__WORK REQUIRED__. Repeat, exactly as written, every line from the one holding "tilt_lever();" through the one holding "for node in". Leave out all other lines.

__RECORDED INFORMATION__.
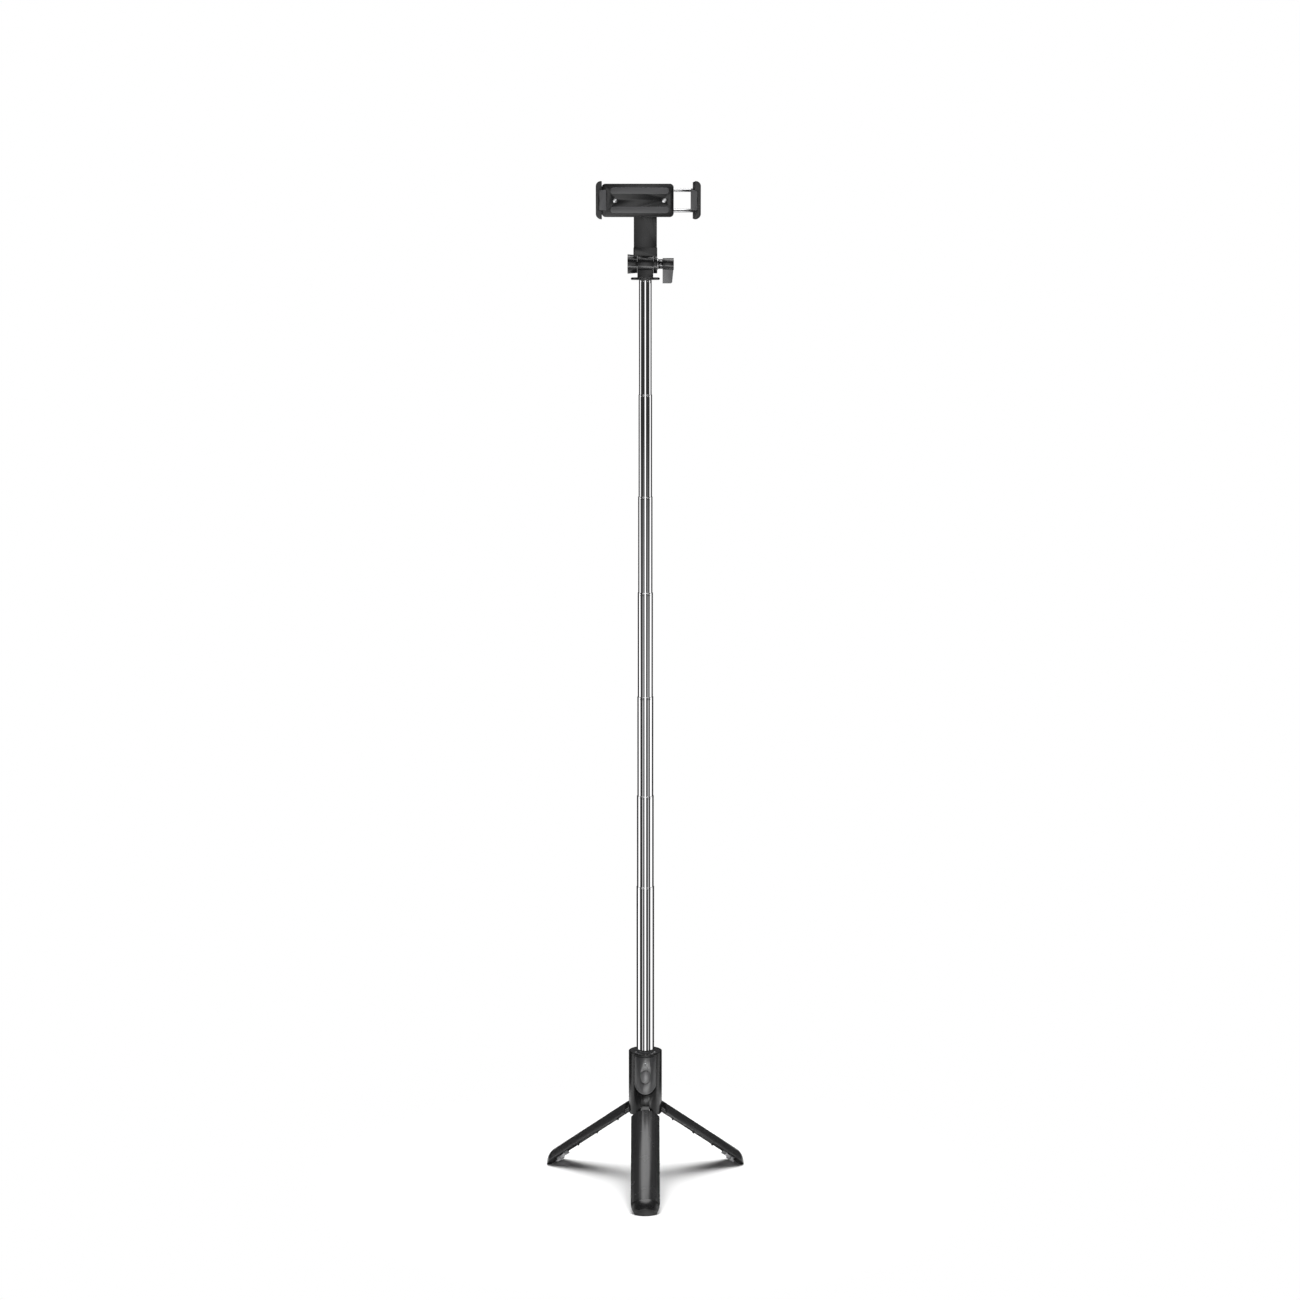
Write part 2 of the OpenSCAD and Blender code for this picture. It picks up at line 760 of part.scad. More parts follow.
module jaw_fixed() { color("#141415") translate([-fixed_x, 0, 0]) mirror([1, 0, 0]) jaw(0); }
module pad_fixed() { color("#3b3b3c") translate([-fixed_x, 0, 0]) mirror([1, 0, 0]) pad(); }
module jaw_moving() {
    color("#141415") difference() {
        translate([moving_x, 0, 0]) jaw(root_moving);
        for (s = [-1, 1]) translate([0, -rod_y, clamp_z + s * rod_z]) rod_x(rod_r, 0, moving_x + 3.5);
    }
}
module pad_moving() { color("#3b3b3c") translate([moving_x, 0, 0]) pad(); }

module guide_rods() {
    color("silver") for (s = [-1, 1]) translate([0, -rod_y, clamp_z + s * rod_z]) {
        rod_x(rod_r, rod_end, moving_x + 3.5);
        rod_x(rod_stop_r, rod_end, rod_end + rod_stop_l);
    }
}

module clamp_springs() {
    color("silver") for (s = [-1, 1]) translate([0, -rod_y, clamp_z + s * rod_z]) difference() {
        rod_x(spring_r, rod_end + rod_stop_l + 0.05, cavity_to - 0.05);
        rod_x(spring_r - spring_wire, rod_end, cavity_to + 1);
    }
}

handle_housing();
housing_collar();
pole_bush();
hinge_pins();
leg_shell(leg_angles[0]);  // leg_front_shell
leg_knuckle(leg_angles[0]);  // leg_front_knuckle
leg_tip(leg_angles[0]);  // leg_front_tip
leg_sole(leg_angles[0]);  // leg_front_sole
leg_catch(leg_angles[0]);  // leg_front_catch
leg_shell(leg_angles[1]);  // leg_left_shell
leg_knuckle(leg_angles[1]);  // leg_left_knuckle
leg_tip(leg_angles[1]);  // leg_left_tip
leg_sole(leg_angles[1]);  // leg_left_sole
leg_catch(leg_angles[1]);  // leg_left_catch
leg_shell(leg_angles[2]);  // leg_right_shell
leg_knuckle(leg_angles[2]);  // leg_right_knuckle
leg_tip(leg_angles[2]);  // leg_right_tip
leg_sole(leg_angles[2]);  // leg_right_sole
leg_catch(leg_angles[2]);  // leg_right_catch
remote_front();
remote_back();
remote_button();
remote_board();
coin_cell();
cell_clip();
dome_switch();
indicator();
tube(1);  // tube_1
tube(2);  // tube_2
tube(3);  // tube_3
tube(4);  // tube_4
tube(5);  // tube_5
tube(6);  // tube_6
tube(7);  // tube_7
glide(1);  // glide_1
glide(2);  // glide_2
glide(3);  // glide_3
glide(4);  // glide_4
glide(5);  // glide_5
glide(6);  // glide_6
glide(7);  // glide_7
head_base();
tilt_arm();
tilt_screw();
tilt_lever();
tilt_nut();
tilt_washer();
swivel_screw();
swivel_washer();
clamp_body();
clamp_cover();
cover_screws();
back_pad();
jaw_fixed();
pad_fixed();
jaw_moving();
pad_moving();
guide_rods();
clamp_springs();
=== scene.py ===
import math

import bmesh
import bpy
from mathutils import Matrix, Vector


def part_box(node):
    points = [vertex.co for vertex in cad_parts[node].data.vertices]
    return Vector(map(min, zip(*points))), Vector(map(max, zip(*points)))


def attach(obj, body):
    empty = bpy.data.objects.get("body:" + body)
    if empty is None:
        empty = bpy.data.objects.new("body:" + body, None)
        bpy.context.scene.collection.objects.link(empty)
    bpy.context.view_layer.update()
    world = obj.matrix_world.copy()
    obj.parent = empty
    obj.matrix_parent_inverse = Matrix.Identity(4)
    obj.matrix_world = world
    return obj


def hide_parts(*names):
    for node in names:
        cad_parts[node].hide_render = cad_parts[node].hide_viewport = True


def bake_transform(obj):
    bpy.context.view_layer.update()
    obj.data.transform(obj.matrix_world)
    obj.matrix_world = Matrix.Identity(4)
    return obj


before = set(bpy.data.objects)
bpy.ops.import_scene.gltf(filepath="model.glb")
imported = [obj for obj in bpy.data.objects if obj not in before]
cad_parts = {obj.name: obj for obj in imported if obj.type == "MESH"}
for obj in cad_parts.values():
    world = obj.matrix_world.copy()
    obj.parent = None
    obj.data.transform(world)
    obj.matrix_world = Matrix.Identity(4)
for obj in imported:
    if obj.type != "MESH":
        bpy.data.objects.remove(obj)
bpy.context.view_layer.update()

# ---------------------------------------------------------------- camera
# A long lens a little over two metres away, level with the upper pole and pitched down to the feet.
camera = bpy.data.objects.new("camera", bpy.data.cameras.new("camera"))
bpy.context.scene.collection.objects.link(camera)
bpy.context.scene.camera = camera
camera_distance = 2.304
camera_height = 0.763
pitch_down = 7.85
camera.location = (0, -camera_distance, camera_height)
camera.rotation_euler = (math.radians(90 - pitch_down), 0, 0)
camera.data.sensor_width = 36
camera.data.lens = 79.2
camera.data.shift_x = 0.0036
camera.data.clip_end = 50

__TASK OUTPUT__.
tilt_lever();
tilt_nut();
tilt_washer();
swivel_screw();
swivel_washer();
clamp_body();
clamp_cover();
cover_screws();
back_pad();
jaw_fixed();
pad_fixed();
jaw_moving();
pad_moving();
guide_rods();
clamp_springs();
=== scene.py ===
import math

import bmesh
import bpy
from mathutils import Matrix, Vector


def part_box(node):
    points = [vertex.co for vertex in cad_parts[node].data.vertices]
    return Vector(map(min, zip(*points))), Vector(map(max, zip(*points)))


def attach(obj, body):
    empty = bpy.data.objects.get("body:" + body)
    if empty is None:
        empty = bpy.data.objects.new("body:" + body, None)
        bpy.context.scene.collection.objects.link(empty)
    bpy.context.view_layer.update()
    world = obj.matrix_world.copy()
    obj.parent = empty
    obj.matrix_parent_inverse = Matrix.Identity(4)
    obj.matrix_world = world
    return obj


def hide_parts(*names):
    for node in names:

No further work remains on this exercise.